Desde la teología de la liberación, la resurrección adquiere un rostro histórico y político. Gustavo Gutiérrez ha insistido en que no se trata de un consuelo futuro, sino de una fuerza presente para transformar la historia. El Dios que resucita a Jesús es el mismo que escucha el clamor de los oprimidos, que se identifica con los crucificados de todos los tiempos. Por eso, la Pascua no es evasión, sino compromiso. Es una afirmación radical de que la vida vale, de que el pobre no está condenado, de que la historia puede ser redimida. La resurrección no es solo la de Jesús, sino la de todos los cuerpos humillados, silenciados, descartados. En ese sentido, la fe pascual es energía de justicia, impulso de solidaridad, resistencia ética frente al cinismo.

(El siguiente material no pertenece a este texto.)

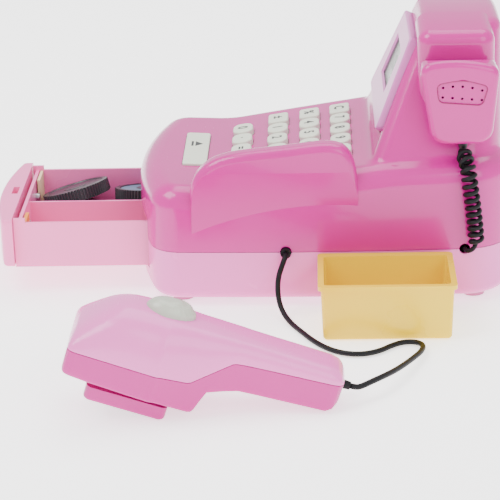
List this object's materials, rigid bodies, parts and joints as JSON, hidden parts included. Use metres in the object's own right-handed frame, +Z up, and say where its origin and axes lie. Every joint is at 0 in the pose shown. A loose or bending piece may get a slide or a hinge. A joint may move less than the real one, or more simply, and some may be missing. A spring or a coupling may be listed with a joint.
{
  "type": "toy cash register",
  "caption": "Toy cash register with sprung keys, a pull-out money drawer, display tower, hang-up microphone, hand scanner on a cord and a hook-on side bin.",
  "frame": {"origin": "on the floor under the middle of the register, at the centre of its middle foot", "axes": "+Z up, -Y towards the user (the drawer opens along -Y), +X the register's right side, with the bin, the microphone and the scanner"},
  "size_m": [0.3317, 0.3321, 0.1714],
  "materials": {
    "pink_gloss": "glossy moulded plastic, strong pink",
    "pink_pale": "glossy moulded plastic, pale pink",
    "drawer_pink": "glossy moulded plastic, light pink",
    "bezel_pink": "satin moulded plastic, lilac pink",
    "key_white": "satin off-white plastic",
    "bin_yellow": "glossy yellow plastic",
    "trigger_clear": "translucent pale plastic",
    "black_plastic": "matt black plastic",
    "cord_black": "soft black cord sheath",
    "rubber_grey": "matt grey rubber",
    "rubber_pink": "soft pale pink rubber",
    "steel": "plated steel",
    "board_green": "coated circuit board",
    "lcd_grey": "grey-green liquid crystal panel",
    "clear_window": "clear plastic window",
    "coin_grey": "dark grey play coin",
    "card_cream": "printed card"
  },
  "bodies": {
    "register": {"lower_housing": "pink_pale", "upper_housing": "pink_gloss", "rubber_feet": "rubber_pink", "housing_screws": "steel", "battery_door": "pink_pale", "batteries": "black_plastic", "battery_contacts": "steel", "display_bezel": "bezel_pink", "display_window": "clear_window", "lcd_panel": "lcd_grey", "main_board": "board_green", "key_membrane": "rubber_grey", "speaker": "black_plastic", "switch_body": "black_plastic", "drawer_spring": "steel", "latch_bracket": "steel", "scanner_cord": "cord_black", "mic_cord": "cord_black", "mic_cord_ends": "cord_black", "scanner_cord_gland": "cord_black"},
    "drawer": {"drawer_tray": "drawer_pink", "drawer_front": "drawer_pink", "drawer_screws": "steel", "play_coins": "coin_grey", "play_cards": "card_cream"},
    "opening_key": {"open_key": "key_white"},
    "latch": {"latch_lever": "key_white"},
    "switch": {"power_switch": "key_white"},
    "bin": {"side_bin": "bin_yellow"},
    "microphone": {"mic_front_shell": "pink_gloss", "mic_rear_shell": "pink_gloss", "mic_capsule": "black_plastic", "mic_cord_boot": "black_plastic"},
    "scanner": {"scanner_top_shell": "pink_pale", "scanner_bottom_shell": "pink_gloss", "scanner_lens_frame": "pink_gloss", "scanner_window": "clear_window", "scanner_board": "board_green", "scanner_screws": "steel", "scanner_cord_boot": "cord_black"},
    "trigger": {"scanner_trigger": "trigger_clear"},
    "key_1_1_body": {"key_1_1": "key_white"},
    "key_1_2_body": {"key_1_2": "key_white"},
    "key_1_3_body": {"key_1_3": "key_white"},
    "key_1_4_body": {"key_1_4": "key_white"},
    "key_2_1_body": {"key_2_1": "key_white"},
    "key_2_2_body": {"key_2_2": "key_white"},
    "key_2_3_body": {"key_2_3": "key_white"},
    "key_2_4_body": {"key_2_4": "key_white"},
    "key_2_5_body": {"key_2_5": "key_white"},
    "key_3_1_body": {"key_3_1": "key_white"},
    "key_3_2_body": {"key_3_2": "key_white"},
    "key_3_3_body": {"key_3_3": "key_white"},
    "key_3_4_body": {"key_3_4": "key_white"},
    "key_3_5_body": {"key_3_5": "key_white"},
    "key_4_1_body": {"key_4_1": "key_white"},
    "key_4_2_body": {"key_4_2": "key_white"},
    "key_4_3_body": {"key_4_3": "key_white"},
    "key_4_4_body": {"key_4_4": "key_white"},
    "key_4_5_body": {"key_4_5": "key_white"}
  },
  "joints": [
    {"name": "drawer_slide", "type": "slide", "parent": "register", "child": "drawer", "axis": [0, -1, 0], "range_m": [-0.093, 0], "stiffness_N_per_m": 6},
    {"name": "open_key_press", "type": "slide", "parent": "register", "child": "opening_key", "axis": [0, -0.0543, -0.9985], "range_m": [0, 0.003], "stiffness_N_per_m": 300, "springref_m": -0.001},
    {"name": "latch_pivot", "type": "hinge", "parent": "register", "child": "latch", "pos_m": [0, -0.098, 0.0615], "axis": [-1, 0, 0], "range_deg": [0, 12.5]},
    {"name": "power_switch_slide", "type": "slide", "parent": "register", "child": "switch", "axis": [0, 1, 0], "range_m": [0, 0.007]},
    {"name": "bin_lift", "type": "slide", "parent": "register", "child": "bin", "axis": [0, 0, 1], "range_m": [0, 0.04]},
    {"name": "microphone_pull", "type": "slide", "parent": "register", "child": "microphone", "axis": [1, 0, 0], "range_m": [0, 0.04]},
    {"name": "scanner_lift", "type": "slide", "parent": "register", "child": "scanner", "axis": [0, 0, 1], "range_m": [0, 0.12]},
    {"name": "trigger_press", "type": "slide", "parent": "scanner", "child": "trigger", "axis": [0, -0.3173, -0.9483], "range_m": [0, 0.002], "stiffness_N_per_m": 400, "springref_m": -0.001},
    {"name": "key_1_1_press", "type": "slide", "parent": "register", "child": "key_1_1_body", "axis": [0, 0.1483, -0.9889], "range_m": [0, 0.0025], "stiffness_N_per_m": 200, "springref_m": -0.001},
    {"name": "key_1_2_press", "type": "slide", "parent": "register", "child": "key_1_2_body", "axis": [0, 0.1483, -0.9889], "range_m": [0, 0.0025], "stiffness_N_per_m": 200, "springref_m": -0.001},
    {"name": "key_1_3_press", "type": "slide", "parent": "register", "child": "key_1_3_body", "axis": [0, 0.1483, -0.9889], "range_m": [0, 0.0025], "stiffness_N_per_m": 200, "springref_m": -0.001},
    {"name": "key_1_4_press", "type": "slide", "parent": "register", "child": "key_1_4_body", "axis": [0, 0.1483, -0.9889], "range_m": [0, 0.0025], "stiffness_N_per_m": 200, "springref_m": -0.001},
    {"name": "key_2_1_press", "type": "slide", "parent": "register", "child": "key_2_1_body", "axis": [0, 0.1483, -0.9889], "range_m": [0, 0.0025], "stiffness_N_per_m": 200, "springref_m": -0.001},
    {"name": "key_2_2_press", "type": "slide", "parent": "register", "child": "key_2_2_body", "axis": [0, 0.1483, -0.9889], "range_m": [0, 0.0025], "stiffness_N_per_m": 200, "springref_m": -0.001},
    {"name": "key_2_3_press", "type": "slide", "parent": "register", "child": "key_2_3_body", "axis": [0, 0.1483, -0.9889], "range_m": [0, 0.0025], "stiffness_N_per_m": 200, "springref_m": -0.001},
    {"name": "key_2_4_press", "type": "slide", "parent": "register", "child": "key_2_4_body", "axis": [0, 0.1483, -0.9889], "range_m": [0, 0.0025], "stiffness_N_per_m": 200, "springref_m": -0.001},
    {"name": "key_2_5_press", "type": "slide", "parent": "register", "child": "key_2_5_body", "axis": [0, 0.1483, -0.9889], "range_m": [0, 0.0025], "stiffness_N_per_m": 200, "springref_m": -0.001},
    {"name": "key_3_1_press", "type": "slide", "parent": "register", "child": "key_3_1_body", "axis": [0, 0.1483, -0.9889], "range_m": [0, 0.0025], "stiffness_N_per_m": 200, "springref_m": -0.001},
    {"name": "key_3_2_press", "type": "slide", "parent": "register", "child": "key_3_2_body", "axis": [0, 0.1483, -0.9889], "range_m": [0, 0.0025], "stiffness_N_per_m": 200, "springref_m": -0.001},
    {"name": "key_3_3_press", "type": "slide", "parent": "register", "child": "key_3_3_body", "axis": [0, 0.1483, -0.9889], "range_m": [0, 0.0025], "stiffness_N_per_m": 200, "springref_m": -0.001},
    {"name": "key_3_4_press", "type": "slide", "parent": "register", "child": "key_3_4_body", "axis": [0, 0.1483, -0.9889], "range_m": [0, 0.0025], "stiffness_N_per_m": 200, "springref_m": -0.001},
    {"name": "key_3_5_press", "type": "slide", "parent": "register", "child": "key_3_5_body", "axis": [0, 0.1483, -0.9889], "range_m": [0, 0.0025], "stiffness_N_per_m": 200, "springref_m": -0.001},
    {"name": "key_4_1_press", "type": "slide", "parent": "register", "child": "key_4_1_body", "axis": [0, 0.1483, -0.9889], "range_m": [0, 0.0025], "stiffness_N_per_m": 200, "springref_m": -0.001},
    {"name": "key_4_2_press", "type": "slide", "parent": "register", "child": "key_4_2_body", "axis": [0, 0.1483, -0.9889], "range_m": [0, 0.0025], "stiffness_N_per_m": 200, "springref_m": -0.001},
    {"name": "key_4_3_press", "type": "slide", "parent": "register", "child": "key_4_3_body", "axis": [0, 0.1483, -0.9889], "range_m": [0, 0.0025], "stiffness_N_per_m": 200, "springref_m": -0.001},
    {"name": "key_4_4_press", "type": "slide", "parent": "register", "child": "key_4_4_body", "axis": [0, 0.1483, -0.9889], "range_m": [0, 0.0025], "stiffness_N_per_m": 200, "springref_m": -0.001},
    {"name": "key_4_5_press", "type": "slide", "parent": "register", "child": "key_4_5_body", "axis": [0, 0.1483, -0.9889], "range_m": [0, 0.0025], "stiffness_N_per_m": 200, "springref_m": -0.001}
  ],
  "couplings": [
    {"joint": "latch_pivot", "follows": "open_key_press", "rad_per_m": 70}
  ]
}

Muchos autores contemporáneos han querido redescubrir la resurrección como acontecimiento existencial. Ladislaus Boros la presenta como una irrupción de lo eterno en el corazón del tiempo, como una transformación total del ser humano, que ya no puede ser comprendido desde sus límites biológicos. El Resucitado no es un simple sobreviviente de la muerte, sino el hombre definitivo, plenamente abierto a la luz de Dios. En Jesús resucitado, la humanidad se ha transfigurado. Y en esa línea, se invita a vivir ya desde ahora como resucitados: con humildad, con ternura, con valentía, con apertura. Porque cada acto de amor, cada gesto de verdad, es ya semilla de resurrección.

La resurrección es una experiencia fundante. Es el anuncio de que la historia tiene sentido, porque ha sido tocada por Dios. Es la certeza de que el amor no se pierde, que el dolor no es inútil, que la fidelidad es más fuerte que el abandono. No se trata de comprenderla con precisión, sino de dejarse alcanzar por su fuerza. Como los discípulos de Emaús, se trata de caminar con el corazón ardiendo, de partir el pan, de reconocer que Él vive. Porque si Él ha resucitado, entonces todo es posible. Entonces, incluso en medio del fracaso, aún podemos cantar.